Hantavirus Pulmonary Syndrome or FPS is a rare but deadly disease carried by some rodents such as rats and mice. Outbreaks have occured all over the United States with the exception of Alaska and Hawaii. It is contracted when humans inhale droplets of saliva or urine from an infected rodent, when they are bitten by one or when they inhale the fecal dust of one of these rodents. Symptoms appear within 1-5 weeks of exposure and the disease is fatal in 40% of cases. To protect yourself, your home and your family you’ll need to educate yourself on Hantavirus when you come across these situations;
You keep pet rodents
This year hantavirus outbreaks occured in an in-home rattery. Thus, all rat owners would educate themselves on Hantaviruses. Once exposed rats can carry and shed the disease for life. It’s worth noting that they only affect the rice rat and the cotton rat. While roof rats, and Norway rats have been known to carry the virus there are no records of them transmitting it to humans.
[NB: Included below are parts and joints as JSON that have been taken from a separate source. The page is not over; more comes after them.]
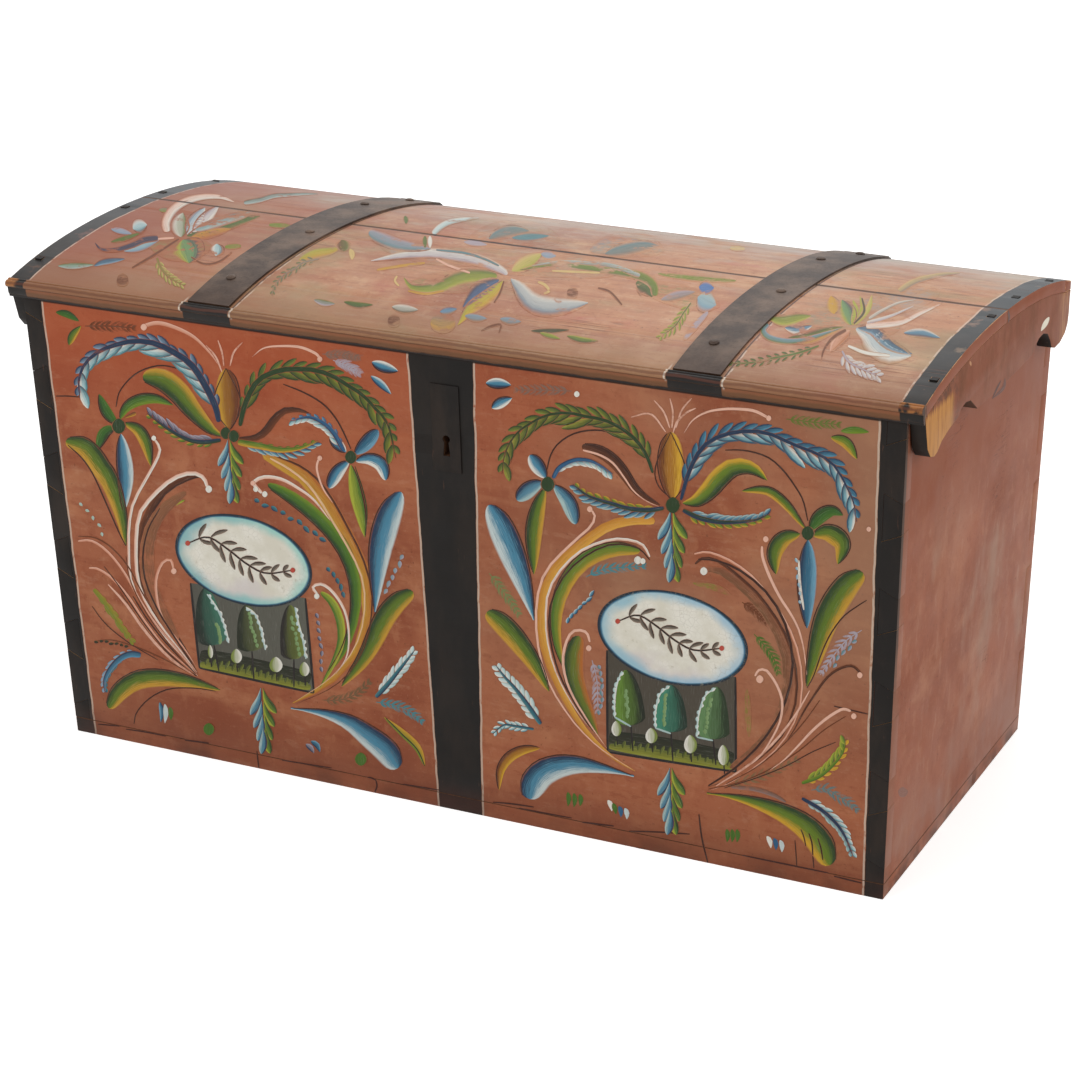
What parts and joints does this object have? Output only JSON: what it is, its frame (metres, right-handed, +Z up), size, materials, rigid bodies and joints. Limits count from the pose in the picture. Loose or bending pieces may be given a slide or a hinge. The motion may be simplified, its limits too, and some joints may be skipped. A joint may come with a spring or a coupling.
{
  "type": "storage chest",
  "caption": "Long wooden storage chest on flat boards, with leaning sides, a low arched lid on iron strap hinges and end cleats, a keyhole lock and an inner till.",
  "frame": {"origin": "on the floor under the middle of the object's bounding box", "axes": "+X along the front, to the right of someone who faces it; +Y from the front to the hinged back; +Z up"},
  "size_m": [1.158, 0.5394, 0.6316],
  "materials": {
    "painted_wood": "aged oil paint on pine boards, worn satin",
    "bare_wood": "bare planed pine, aged",
    "peg_wood": "dark split hardwood pegs",
    "strap_iron": "forged iron, painted dark, worn",
    "bare_iron": "forged iron, bare and dull",
    "painted_iron": "thin sheet iron under dark paint"
  },
  "bodies": {
    "chest": {"back_leaf_left": "strap_iron", "back_leaf_right": "strap_iron", "back_panel": "painted_wood", "bottom_back_peg_1": "peg_wood", "bottom_back_peg_2": "peg_wood", "bottom_front_peg_1": "peg_wood", "bottom_front_peg_2": "peg_wood", "bottom_front_plank": "bare_wood", "bottom_rear_plank": "bare_wood", "front_panel": "painted_wood", "hinge_pin_left": "bare_iron", "hinge_pin_right": "bare_iron", "keyhole_plate": "painted_iron", "leaf_nail_left_1": "strap_iron", "leaf_nail_left_2": "strap_iron", "leaf_nail_left_3": "strap_iron", "leaf_nail_right_1": "strap_iron", "leaf_nail_right_2": "strap_iron", "leaf_nail_right_3": "strap_iron", "left_end": "painted_wood", "lock_cover": "bare_iron", "lock_drill_pin": "bare_iron", "lock_nail_1": "strap_iron", "lock_nail_2": "strap_iron", "lock_nail_3": "strap_iron", "lock_nail_4": "strap_iron", "lock_plate": "bare_iron", "lock_spring": "bare_iron", "right_end": "painted_wood", "till_bottom": "bare_wood", "till_wall": "bare_wood"},
    "lid": {"lid_back_strip": "painted_wood", "lid_front_board": "painted_wood", "lid_front_moulding": "painted_wood", "lid_left_cleat": "painted_wood", "lid_middle_board": "painted_wood", "lid_peg_left_1": "peg_wood", "lid_peg_left_2": "peg_wood", "lid_peg_left_3": "peg_wood", "lid_peg_left_4": "peg_wood", "lid_peg_right_1": "peg_wood", "lid_peg_right_2": "peg_wood", "lid_peg_right_3": "peg_wood", "lid_peg_right_4": "peg_wood", "lid_right_cleat": "painted_wood", "lid_staple": "bare_iron", "lid_strap_left": "strap_iron", "lid_strap_right": "strap_iron", "staple_nail_1": "strap_iron", "staple_nail_2": "strap_iron", "strap_nail_left_1": "strap_iron", "strap_nail_left_2": "strap_iron", "strap_nail_left_3": "strap_iron", "strap_nail_left_4": "strap_iron", "strap_nail_right_1": "strap_iron", "strap_nail_right_2": "strap_iron", "strap_nail_right_3": "strap_iron", "strap_nail_right_4": "strap_iron"},
    "bolt": {"lock_bolt": "bare_iron"}
  },
  "joints": [
    {"name": "lid_hinge", "type": "hinge", "parent": "chest", "child": "lid", "pos_m": [0, 0.2637, 0.5846], "axis": [-1, 0, 0], "range_deg": [0, 100]},
    {"name": "bolt_slide", "type": "slide", "parent": "chest", "child": "bolt", "axis": [1, 0, 0], "range_m": [0, 0.012]}
  ]
}
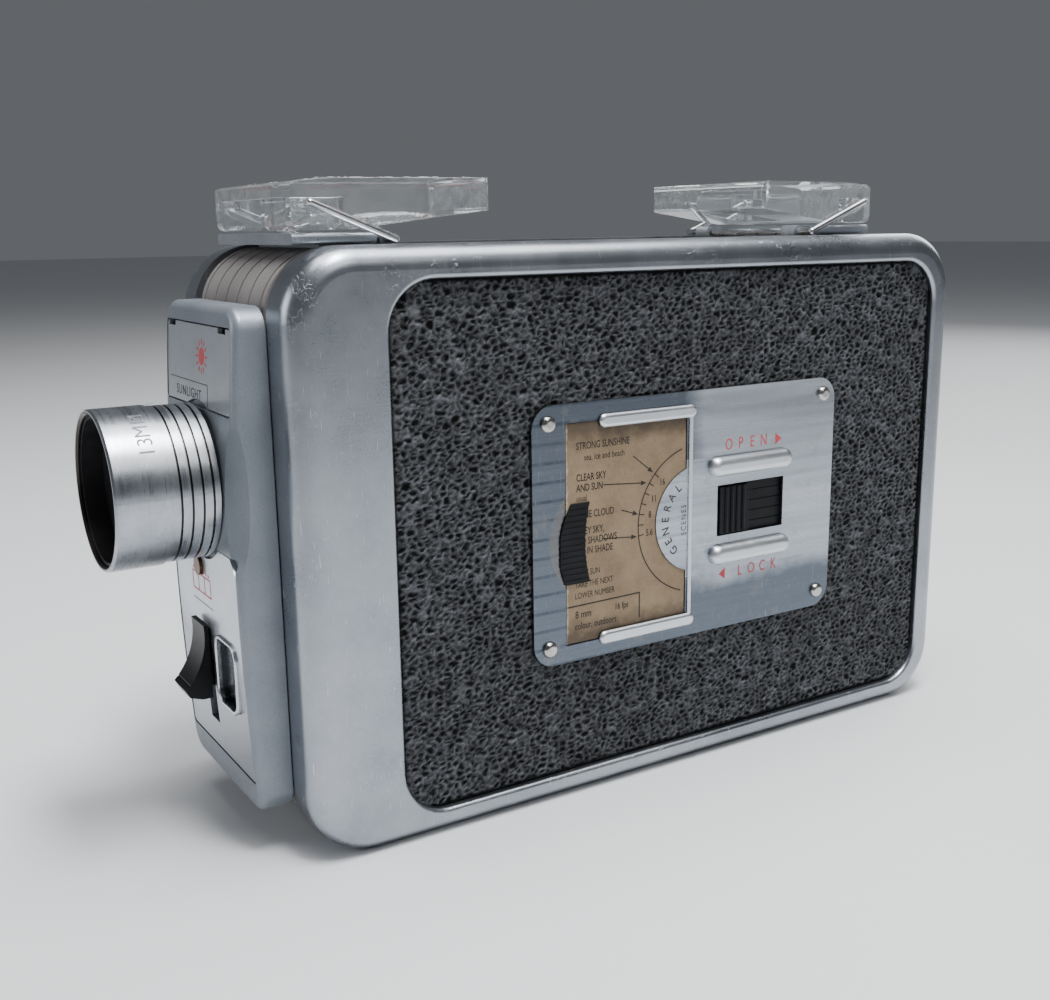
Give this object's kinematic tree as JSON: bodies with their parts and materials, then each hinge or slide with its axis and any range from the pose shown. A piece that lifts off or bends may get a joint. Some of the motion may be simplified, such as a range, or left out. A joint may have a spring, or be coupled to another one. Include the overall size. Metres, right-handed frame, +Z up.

You notice rodent droppings in your home
Rodent droppings can spread Hantavirus and so if you notice them you should contact a pest control expert straight away. You should also clean all surfaces with a disinfectant cleaner or a solution of bleach and water. This will kill the virus dead so that you can breathe easy.
You are bitten by a rodent in the wild or on your grounds
Rarely will a rodent bite a human without provocation, but if you are out in the park with friends or having a picnic and aren’t careful where you lean or put your hands there’s always the chance that you could pick up a rodent bite. Hantavirus can be transmitted from saliva through broken skin so it pays to be vigilant. Alert rodents to your presence and they’ll usually keep a respectful distance. If you’re having a picnic always pack hand sanitizer.
You work in areas where rodents may live
If you work in a farm, barn or other rural setting where mice or rats may live, especially at night, it behoves you to take extra precautions. Wear heavy gloves to guard against bites and a N95-rated Dust Mask.
You start to notice these symptoms
There is currently no vaccine for Hantavirus but it can be treated when caught early on. If you notice any of the following symptoms call your doctor or present to A&E as quickly as possible;
- Severe muscle aches
You find a dead mouse or rat in a trap
The Hantavirus can remain active even in dead mice and rats. Thus, if you find one in a trap, never handle it with bare hands. Always use protective gloves and sterilize them after handling dead rodents. A dust mask may also be a good idea.
You find rodent urine on your bedding or clothing
Rodent urine has a strong and musky odor. If you smell it on your bedding or on any clothes that you have left lying on the floor overnight, wash them immediately to reduce your risk of Hantavirus infection. Washing in hot water either by hand or in your washing machine using your usual detergent should be sufficient.
You have a woodpile near your house
A roaring log fire is a welcome addition to any home, but be wary that your woodpile may be home to rodents. Never handle logs with bare hands and keep woodpiles at least 100 feet away from your home with the wood raised 12” or more off the ground.
You make your own compost
Composting is a great, environmentally friendly way to fertilize your garden, but your compost pile can also be a banquet for rodents. Make sure that you compost in a designated bin which is kept at least 100 feet from the home.
You’re cleaning out your basement
Hantavirus can survive for less than a week outside of a host and just a few hours in direct sunlight. If, however you’re likely to be spending long periods of time in a dark place like your basement you may be susceptible to Hantavirus, especially if there’s evidence of a rodent infestation in your home.
Stay smart, stay safe and keep your home and your family free of Hantavirus!